Bonhoeffer himself was oppressed by the conflicting thoughts on possible concrete action against the Nazi regime. He was searching for “principles” that will guide his Christian ethical reflection and decision. Ultimately, he has not found them in the prevailing moral theories or even proper and current interpretation of Scriptures, but in the ultimate existential revelation of and calling of the love of God. Bonhoeffer continues:

The wise man [woman] is aware of the limited receptiveness of reality for principles, for he [she] knows that reality is not built upon principles but that it rests upon the living and creating God. He [she] knows too, therefore, that reality cannot be helped by even the purest of principles or by even the best of wills, but only by the living God. Principles are only tools in God’s hand, soon to be thrown away as unserviceable….13

It sounds like a strong Kierkagaardian encouragement for Abraham’s soul in the morning of sacrificing Isaac!14 Resolution of Derrida's “absolute dissymmetry?”15 For Bonhoeffer, like Kierkegaard, the action of sacrificing Isaac would be morally wrong but religiously right, or in Gert’s terms, a strongly justified rule violation. Bonhoeffer wants to reignite the living faith in the living God, absolute obedience to the will of God that transcends common morality or ethical principles or even religion. The disciple is not bound by the universal rigid rule-based moral system but by the contextual existential expression of the ultimate love for God through just action.

Bonhoeffer’s action against Nazism, in spite of a clear biblical moral mandate of obedience to the government supported by a biblical form of fundamentalist morality, was instigated by the moral reality, reflection, and decision of a real human being.

A real human being is a contextual human being. Christ, explains Bonhoeffer, “has not become an idea, a principle, a programme, a universally valid proposition or a law, but God became man.”16 The incarnation has become the prototype of contextual incarnational moral expression of justice.

Speaking in Gert’s terms, Bonhoeffer lived a perturbed moral reflection and action based on strong justifications for violation of a general moral principle or rule. This context-based morality based on the deep personal knowledge of Christ and the immediate will of God transcends the distinction of good and evil in a traditional moral sense.17 Context-based moral reflection calls for prophetic insight and just action impossible without commitment for the love for God and humanity.

Fundamentalist rule-based morality, therefore, can never grasp the ambiguity of the moral reflection and the agony of conflict of moral principles, the intensity of estimating justification for a moral rule violation and call for contextual and courageous Christian moral action. That is why it is close to ethical obsoleteness and bankruptcy.

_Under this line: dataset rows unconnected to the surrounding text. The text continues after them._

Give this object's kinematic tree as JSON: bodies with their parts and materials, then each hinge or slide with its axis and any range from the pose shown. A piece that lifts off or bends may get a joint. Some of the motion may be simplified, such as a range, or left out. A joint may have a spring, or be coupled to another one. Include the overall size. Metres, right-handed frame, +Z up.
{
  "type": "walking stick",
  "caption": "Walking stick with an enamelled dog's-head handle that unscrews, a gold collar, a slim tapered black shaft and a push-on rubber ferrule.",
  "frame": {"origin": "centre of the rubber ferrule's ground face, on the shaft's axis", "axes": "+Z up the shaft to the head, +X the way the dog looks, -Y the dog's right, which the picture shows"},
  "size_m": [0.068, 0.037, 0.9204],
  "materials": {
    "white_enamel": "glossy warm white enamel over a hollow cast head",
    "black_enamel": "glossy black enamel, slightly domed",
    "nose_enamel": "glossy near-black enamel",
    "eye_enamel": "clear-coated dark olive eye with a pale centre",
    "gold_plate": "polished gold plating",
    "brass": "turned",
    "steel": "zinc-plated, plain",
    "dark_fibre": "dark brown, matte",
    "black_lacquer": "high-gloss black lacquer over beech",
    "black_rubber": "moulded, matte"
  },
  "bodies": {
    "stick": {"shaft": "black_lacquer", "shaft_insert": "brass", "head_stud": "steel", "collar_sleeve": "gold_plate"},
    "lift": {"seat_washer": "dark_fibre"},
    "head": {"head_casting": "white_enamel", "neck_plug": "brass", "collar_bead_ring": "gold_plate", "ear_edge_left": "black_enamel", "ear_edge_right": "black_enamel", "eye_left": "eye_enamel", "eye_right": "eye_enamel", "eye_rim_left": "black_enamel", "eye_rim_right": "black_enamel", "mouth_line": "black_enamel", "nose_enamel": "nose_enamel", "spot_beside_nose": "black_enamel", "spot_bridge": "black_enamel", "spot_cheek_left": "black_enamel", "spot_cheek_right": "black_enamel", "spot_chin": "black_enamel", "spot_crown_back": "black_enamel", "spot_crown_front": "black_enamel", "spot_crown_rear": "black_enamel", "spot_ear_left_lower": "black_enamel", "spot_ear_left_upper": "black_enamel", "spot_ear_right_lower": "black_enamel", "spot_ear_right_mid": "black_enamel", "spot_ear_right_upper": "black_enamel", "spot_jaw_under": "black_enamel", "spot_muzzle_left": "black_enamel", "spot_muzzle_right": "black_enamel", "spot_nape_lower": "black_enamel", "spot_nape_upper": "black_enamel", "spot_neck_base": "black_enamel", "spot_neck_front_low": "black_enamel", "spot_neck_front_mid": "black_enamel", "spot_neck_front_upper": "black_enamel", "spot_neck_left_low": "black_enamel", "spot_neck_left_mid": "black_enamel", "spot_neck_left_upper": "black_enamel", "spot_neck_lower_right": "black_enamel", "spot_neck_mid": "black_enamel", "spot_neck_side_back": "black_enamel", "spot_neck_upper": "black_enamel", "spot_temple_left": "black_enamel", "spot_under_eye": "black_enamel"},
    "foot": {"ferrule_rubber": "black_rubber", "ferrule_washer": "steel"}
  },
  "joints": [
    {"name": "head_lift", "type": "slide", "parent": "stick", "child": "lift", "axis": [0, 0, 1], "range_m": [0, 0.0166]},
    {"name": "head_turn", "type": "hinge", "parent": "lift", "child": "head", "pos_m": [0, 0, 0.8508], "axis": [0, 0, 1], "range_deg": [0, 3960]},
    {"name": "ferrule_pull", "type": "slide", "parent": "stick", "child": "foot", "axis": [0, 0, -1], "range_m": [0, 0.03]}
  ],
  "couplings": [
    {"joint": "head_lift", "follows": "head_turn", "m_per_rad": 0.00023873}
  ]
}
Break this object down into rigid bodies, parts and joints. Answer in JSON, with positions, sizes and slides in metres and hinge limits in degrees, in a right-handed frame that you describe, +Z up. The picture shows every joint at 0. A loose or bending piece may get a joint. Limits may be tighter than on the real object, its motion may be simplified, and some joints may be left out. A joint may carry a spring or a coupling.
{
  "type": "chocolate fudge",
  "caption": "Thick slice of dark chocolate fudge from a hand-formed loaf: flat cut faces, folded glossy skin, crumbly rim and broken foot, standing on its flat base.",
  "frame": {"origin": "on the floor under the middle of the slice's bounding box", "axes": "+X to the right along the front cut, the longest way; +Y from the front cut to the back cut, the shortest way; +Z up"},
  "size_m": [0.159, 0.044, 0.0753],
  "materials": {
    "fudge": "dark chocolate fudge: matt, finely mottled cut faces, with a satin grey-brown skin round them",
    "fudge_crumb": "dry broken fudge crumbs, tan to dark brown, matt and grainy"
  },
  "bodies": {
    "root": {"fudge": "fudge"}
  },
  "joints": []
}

Bonhoeffer, in his historical context, was aware of this collapse of ethical systems, and for this reason he believed the Church has even “political responsibility”18 to act not upon conscience only (which is part of human moral principles system) but upon the absolute commitment to the love for God and the common good of human beings. Political responsibility is also based on obedience to the “immediate” will of God leading to just action.

Adventist Fundamentalism Today, Church Organization and Context-Based Morality

Adventism traditionally struggled to transcend the rule-based system of morality and understand what context-based morality means. Theological compatibilism between historically developed “Galatian heresy” and Reformed doctrine of justification by faith impacted Adventist moral system of behavior and action. I should unpack this more but I will transition to only one aspect of current Adventist moral reflection.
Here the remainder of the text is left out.